Kobe Bryant è leggenda, ha segnato 30 mila punti in Nba
Ci sono momenti che segnano la storia di un gioco, ci sono giocatori che in quei “momenti” compiono il passo per diventare leggende. Non è il caso di Kobe Bryant, perché lui è già leggenda. Ma quando ci sono i numeri, gli americani non possono esimersi da celebrare le loro superstar. Con i 29 punti punti segnati nella vittoria dei suoi Los Angeles Lakers contro i New Orleans Hornets, Kobe ha tagliato il traguardo dei 30 mila punti in Nba. A 34 anni è il più giovane giocatore a raggiungere questo risultato.
Ne bastavano 13, ma si sa al “Black Mamba” piace fare le cose in grande. La guardia dei Lakers entra in un elite ristrettissima. Prima di lui c’erano riusciti Kareem Abdul-Jabbar (38.387), Karl Malone (36.928), Michael Jordan (32.292) e Wilt Chamberlain (31.419). I più grandi tra i grandi, ma Kobe ancora una volta ha fatto meglio, ha fatto-come si dice in gergo-la storia del gioco. Prima di tutti, più in alto di tutti. Fare canestro è la sua arte, vincere è la sua missione. Non pensa ad altro Kobe Bryant, la vittoria come un’ossessione, la stessa paranoia da vincente che scorreva nelle vene di Michael Jordan.

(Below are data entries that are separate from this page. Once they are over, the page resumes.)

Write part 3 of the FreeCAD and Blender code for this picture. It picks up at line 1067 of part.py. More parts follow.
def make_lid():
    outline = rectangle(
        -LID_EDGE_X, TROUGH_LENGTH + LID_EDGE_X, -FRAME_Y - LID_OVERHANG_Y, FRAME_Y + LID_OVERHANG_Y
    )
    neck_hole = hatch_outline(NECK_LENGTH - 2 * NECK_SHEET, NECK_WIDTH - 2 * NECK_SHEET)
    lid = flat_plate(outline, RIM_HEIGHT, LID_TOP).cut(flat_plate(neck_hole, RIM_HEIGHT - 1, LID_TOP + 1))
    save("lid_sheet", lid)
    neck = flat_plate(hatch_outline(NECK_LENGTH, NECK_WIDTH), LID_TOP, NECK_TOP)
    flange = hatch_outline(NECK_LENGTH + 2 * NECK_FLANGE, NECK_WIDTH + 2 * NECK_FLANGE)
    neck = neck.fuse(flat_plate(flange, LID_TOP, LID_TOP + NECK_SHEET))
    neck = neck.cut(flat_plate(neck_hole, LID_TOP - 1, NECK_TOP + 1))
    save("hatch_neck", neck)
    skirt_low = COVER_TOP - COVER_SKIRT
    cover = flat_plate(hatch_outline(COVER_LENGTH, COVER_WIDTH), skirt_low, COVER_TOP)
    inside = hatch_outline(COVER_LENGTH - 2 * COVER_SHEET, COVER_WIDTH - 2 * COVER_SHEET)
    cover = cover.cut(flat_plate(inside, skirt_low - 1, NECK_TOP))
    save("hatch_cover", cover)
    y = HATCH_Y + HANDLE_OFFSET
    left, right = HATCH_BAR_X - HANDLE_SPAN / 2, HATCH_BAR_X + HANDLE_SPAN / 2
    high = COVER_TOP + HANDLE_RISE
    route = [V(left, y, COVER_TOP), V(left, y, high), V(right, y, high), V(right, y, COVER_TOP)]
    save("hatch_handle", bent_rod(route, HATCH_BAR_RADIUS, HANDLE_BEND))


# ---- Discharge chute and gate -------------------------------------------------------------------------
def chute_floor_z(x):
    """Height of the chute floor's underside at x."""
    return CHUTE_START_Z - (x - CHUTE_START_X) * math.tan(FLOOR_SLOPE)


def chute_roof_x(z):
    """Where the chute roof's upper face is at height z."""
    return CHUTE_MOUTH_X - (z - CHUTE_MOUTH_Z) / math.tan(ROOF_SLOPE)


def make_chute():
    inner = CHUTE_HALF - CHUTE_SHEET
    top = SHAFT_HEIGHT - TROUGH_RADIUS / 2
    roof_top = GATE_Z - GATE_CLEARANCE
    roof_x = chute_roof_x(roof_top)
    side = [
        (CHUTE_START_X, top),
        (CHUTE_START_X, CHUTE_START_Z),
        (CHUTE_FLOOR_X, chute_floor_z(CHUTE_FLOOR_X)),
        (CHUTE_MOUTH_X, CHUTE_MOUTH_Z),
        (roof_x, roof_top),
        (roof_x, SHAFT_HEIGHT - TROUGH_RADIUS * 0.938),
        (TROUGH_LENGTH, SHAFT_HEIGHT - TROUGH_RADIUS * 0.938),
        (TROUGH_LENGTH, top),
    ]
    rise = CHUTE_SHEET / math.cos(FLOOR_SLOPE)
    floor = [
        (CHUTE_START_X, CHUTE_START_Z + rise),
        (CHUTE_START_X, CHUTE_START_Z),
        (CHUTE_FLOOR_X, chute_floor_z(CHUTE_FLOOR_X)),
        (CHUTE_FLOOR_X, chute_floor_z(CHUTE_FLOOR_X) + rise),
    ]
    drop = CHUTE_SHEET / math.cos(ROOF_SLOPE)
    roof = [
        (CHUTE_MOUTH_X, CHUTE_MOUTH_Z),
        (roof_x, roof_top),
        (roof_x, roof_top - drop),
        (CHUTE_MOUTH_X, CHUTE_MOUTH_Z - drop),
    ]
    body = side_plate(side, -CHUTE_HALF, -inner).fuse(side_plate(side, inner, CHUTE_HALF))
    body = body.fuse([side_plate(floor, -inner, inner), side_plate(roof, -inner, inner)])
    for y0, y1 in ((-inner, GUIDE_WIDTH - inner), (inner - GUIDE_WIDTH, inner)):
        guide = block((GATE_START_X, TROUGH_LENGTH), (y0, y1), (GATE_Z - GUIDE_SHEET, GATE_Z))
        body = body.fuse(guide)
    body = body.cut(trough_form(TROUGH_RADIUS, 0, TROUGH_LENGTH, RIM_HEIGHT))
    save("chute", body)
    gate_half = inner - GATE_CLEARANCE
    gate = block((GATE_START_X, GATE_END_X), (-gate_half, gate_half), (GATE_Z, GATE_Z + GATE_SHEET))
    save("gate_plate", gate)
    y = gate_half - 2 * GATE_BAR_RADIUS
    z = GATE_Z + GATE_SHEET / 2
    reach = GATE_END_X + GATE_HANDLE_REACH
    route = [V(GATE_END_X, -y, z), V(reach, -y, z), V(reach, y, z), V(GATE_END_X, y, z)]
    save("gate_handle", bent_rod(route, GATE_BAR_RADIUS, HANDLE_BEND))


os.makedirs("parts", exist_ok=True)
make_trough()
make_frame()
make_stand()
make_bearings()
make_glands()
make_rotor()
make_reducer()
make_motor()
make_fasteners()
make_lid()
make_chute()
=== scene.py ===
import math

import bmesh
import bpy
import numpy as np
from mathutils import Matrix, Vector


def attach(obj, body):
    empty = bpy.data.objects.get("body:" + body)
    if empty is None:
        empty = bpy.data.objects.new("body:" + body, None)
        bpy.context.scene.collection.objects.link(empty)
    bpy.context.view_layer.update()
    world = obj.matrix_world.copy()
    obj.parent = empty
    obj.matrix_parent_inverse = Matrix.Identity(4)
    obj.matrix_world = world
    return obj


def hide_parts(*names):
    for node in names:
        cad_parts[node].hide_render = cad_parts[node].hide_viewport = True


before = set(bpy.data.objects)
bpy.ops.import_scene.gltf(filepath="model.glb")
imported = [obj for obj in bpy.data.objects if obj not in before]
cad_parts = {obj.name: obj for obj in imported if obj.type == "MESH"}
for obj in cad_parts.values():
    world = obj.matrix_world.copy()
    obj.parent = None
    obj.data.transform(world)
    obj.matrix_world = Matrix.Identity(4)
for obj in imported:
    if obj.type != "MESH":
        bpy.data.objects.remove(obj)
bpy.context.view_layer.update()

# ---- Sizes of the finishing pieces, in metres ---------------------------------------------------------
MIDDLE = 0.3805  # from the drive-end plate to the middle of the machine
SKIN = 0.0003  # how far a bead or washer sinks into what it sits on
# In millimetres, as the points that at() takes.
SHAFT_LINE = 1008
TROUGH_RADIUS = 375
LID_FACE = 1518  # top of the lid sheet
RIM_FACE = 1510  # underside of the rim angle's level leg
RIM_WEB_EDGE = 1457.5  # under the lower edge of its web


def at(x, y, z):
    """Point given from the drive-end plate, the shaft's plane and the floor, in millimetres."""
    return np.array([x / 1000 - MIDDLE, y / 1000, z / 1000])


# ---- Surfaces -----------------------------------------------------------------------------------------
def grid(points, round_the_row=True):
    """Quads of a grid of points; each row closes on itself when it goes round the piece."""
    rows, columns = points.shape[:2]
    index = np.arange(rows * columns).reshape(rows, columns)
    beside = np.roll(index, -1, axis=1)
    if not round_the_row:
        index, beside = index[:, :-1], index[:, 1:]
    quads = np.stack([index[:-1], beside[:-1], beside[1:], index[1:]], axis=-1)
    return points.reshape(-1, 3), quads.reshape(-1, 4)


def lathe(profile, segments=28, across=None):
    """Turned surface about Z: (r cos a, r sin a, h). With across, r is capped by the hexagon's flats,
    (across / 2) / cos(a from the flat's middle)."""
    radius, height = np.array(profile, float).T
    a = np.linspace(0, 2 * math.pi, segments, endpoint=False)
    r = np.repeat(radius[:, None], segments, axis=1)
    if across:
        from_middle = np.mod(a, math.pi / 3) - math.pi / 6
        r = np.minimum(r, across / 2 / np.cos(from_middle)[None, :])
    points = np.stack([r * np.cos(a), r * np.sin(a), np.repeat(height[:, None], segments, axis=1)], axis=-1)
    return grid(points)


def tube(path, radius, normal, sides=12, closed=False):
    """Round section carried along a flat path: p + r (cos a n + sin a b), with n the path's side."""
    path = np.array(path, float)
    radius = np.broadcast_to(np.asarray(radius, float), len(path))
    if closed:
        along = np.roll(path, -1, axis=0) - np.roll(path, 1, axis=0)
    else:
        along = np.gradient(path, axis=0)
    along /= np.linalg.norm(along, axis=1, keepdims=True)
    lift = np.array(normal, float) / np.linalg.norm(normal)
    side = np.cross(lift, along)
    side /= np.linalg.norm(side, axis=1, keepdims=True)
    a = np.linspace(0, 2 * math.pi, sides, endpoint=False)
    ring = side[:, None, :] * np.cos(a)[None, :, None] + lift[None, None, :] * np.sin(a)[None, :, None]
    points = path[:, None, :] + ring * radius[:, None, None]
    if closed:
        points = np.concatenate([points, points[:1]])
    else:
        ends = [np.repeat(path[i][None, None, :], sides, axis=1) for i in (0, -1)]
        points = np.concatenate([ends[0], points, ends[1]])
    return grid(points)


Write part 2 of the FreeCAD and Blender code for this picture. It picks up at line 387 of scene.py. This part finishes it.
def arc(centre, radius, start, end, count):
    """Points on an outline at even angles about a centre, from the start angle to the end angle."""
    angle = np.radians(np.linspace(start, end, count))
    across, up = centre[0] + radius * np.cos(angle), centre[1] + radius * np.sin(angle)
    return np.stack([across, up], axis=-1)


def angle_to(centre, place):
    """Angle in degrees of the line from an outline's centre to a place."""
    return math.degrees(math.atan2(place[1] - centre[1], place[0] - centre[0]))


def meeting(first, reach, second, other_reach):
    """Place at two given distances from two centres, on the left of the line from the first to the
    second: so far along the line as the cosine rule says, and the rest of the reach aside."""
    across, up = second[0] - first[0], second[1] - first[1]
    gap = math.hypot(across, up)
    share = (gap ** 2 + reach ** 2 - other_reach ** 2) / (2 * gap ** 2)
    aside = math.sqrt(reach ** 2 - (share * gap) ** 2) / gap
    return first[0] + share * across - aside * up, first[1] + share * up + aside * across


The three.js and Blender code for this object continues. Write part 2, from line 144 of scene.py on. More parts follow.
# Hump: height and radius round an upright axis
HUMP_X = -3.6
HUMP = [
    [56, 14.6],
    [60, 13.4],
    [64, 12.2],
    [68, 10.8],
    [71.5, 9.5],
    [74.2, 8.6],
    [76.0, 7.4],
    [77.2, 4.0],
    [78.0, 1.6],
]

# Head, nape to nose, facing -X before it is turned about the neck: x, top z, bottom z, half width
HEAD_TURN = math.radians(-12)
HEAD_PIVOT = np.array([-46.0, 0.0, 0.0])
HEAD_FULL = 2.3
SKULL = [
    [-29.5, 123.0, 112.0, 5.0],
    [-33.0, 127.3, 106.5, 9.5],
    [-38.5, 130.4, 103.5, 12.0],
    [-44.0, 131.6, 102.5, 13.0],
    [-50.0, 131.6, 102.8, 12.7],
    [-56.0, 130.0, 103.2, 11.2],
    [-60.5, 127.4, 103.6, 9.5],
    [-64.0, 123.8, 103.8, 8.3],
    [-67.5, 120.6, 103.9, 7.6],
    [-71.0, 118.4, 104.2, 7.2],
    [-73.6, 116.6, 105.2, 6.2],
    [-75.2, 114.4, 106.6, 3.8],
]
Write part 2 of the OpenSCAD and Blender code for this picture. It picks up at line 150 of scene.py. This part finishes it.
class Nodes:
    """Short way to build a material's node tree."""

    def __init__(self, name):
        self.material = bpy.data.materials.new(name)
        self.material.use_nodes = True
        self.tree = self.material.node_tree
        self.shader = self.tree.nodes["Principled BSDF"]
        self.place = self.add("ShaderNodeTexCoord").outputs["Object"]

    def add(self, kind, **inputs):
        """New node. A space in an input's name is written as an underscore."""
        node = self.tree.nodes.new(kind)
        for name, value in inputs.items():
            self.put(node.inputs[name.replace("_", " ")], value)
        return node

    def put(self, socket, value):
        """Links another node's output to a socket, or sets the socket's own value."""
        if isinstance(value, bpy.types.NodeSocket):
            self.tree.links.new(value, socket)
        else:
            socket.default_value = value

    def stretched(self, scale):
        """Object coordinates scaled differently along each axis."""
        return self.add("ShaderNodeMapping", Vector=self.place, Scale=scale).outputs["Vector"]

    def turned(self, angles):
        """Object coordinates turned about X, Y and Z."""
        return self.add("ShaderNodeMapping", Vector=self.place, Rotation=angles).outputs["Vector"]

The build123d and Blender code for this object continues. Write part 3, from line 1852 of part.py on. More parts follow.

«Questo è un risultato enorme», ha detto Bryant, che ha finito la serata con 29 punti, che gli fanno raggiungere quota 30.016 punti in carriera. «Ci sono voluti molti sacrifici da parte mia e della mia famiglia». Appunto la famiglia. Figlio di un ex giocatore Nba, Joe “JellyBean” Bryant, arrivato poi in Italia (quando da noi arrivavano a giocare quelli forti..) Kobe è cresciuto in Italia fino a 12 anni tra Reggio Calabria, Pistoia e Reggio Emilia. La sua vera famiglia è sempre stata il basket, l’unica che contasse per il giovane Kobe, per il Kobe uomo, e per il Kobe maturo. Inutile elencare nel ettaglio tutti i suoi record, come i cinque titoli Nba vinti, i premi per il titolo di Mvp (miglior giocatore Nba), quelli per la classifica marcatori, o tutte le volte che ha segnato 40 o 50 punti, o di quella sera del 22 gennaio 2006 quando allo Staples Center contro Toronto ne segnò 81. I canestri sulla sirena, lo sguardo da assassino del parquet, la mania di perfezione. Bryant rappresenta l’essenza dello sport professionistico americano, che cerca i suoi miti per colmare il vuoto lasciato da chi ha salutato la compagnia. Kobe Bryant dopo Michael Jordan, oggi, Lebron James domani. Fanno anche soldi, certo, perché "it’s all business”, ma regalano anche sogni.